We can’t do everything but friends, we must not do nothing!

Mother Teresa said, “A day lived without doing something good for others is a day not worth living.”

“A great man is always willing to be little.”

Ralph Waldo Emerson

“You can have everything in life you want, if you will just help enough other people get what they want.”

–Zig Ziglar

Provide continuous all-out-knock-your-socks-off service to your customers and build a ‘protection screen’ that no competitor can even hope to penetrate.

It is one of the most beautiful compensations of this life that no man can sincerely try to help another without helping himself.”

Ralph Waldo Emerson (1803-1882), American poet and essayist

‘Two Kinds of People’

There are two kinds of people on earth today,
Just two kinds of people, no more, I say,
Not the good and the bad, for ’tis well understood
The good are half bad and the bad are half good.

Not the happy and sad, for the swift flying years
Bring each man his laughter and each man his tears.
Not the rich and the poor, for to count a man’s wealth
You must first know the state of his conscience and health.

Not the humble and proud, for in life’s busy span
Who puts on vain airs is not counted a man.
No! The two kinds of people on earth I mean
Are the people who lift and the people who lean.

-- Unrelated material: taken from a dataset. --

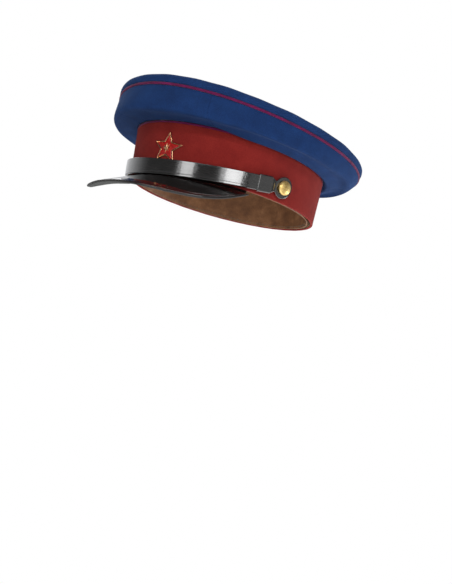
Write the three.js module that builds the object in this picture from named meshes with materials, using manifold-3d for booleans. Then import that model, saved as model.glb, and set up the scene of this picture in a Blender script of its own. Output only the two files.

Wherever you go you will find the world’s masses
Fall into just one of these two classes.
and, strangely enough, you will find too, I wean,
There is only one lifter to twenty who lean.

This one question I ask, then: Are you easing the load
Of overtaxed lifters who toil down the road?
Or are you a leaner who lets others bear
Your portion of worry and labour and care?

by Ella Wheeler Wilcox

“We can believe in what we are doing and feel a permanent sense of fulfilment only if we know we are rendering a service to others.”

Cavett Robert (motivational speaker, writer)

Sign seen in a tailors shop window, under the heading REPAIR SERVICE: “As you rip, so shall we sew.”

We can’t do everything but, friends, we must not to nothing!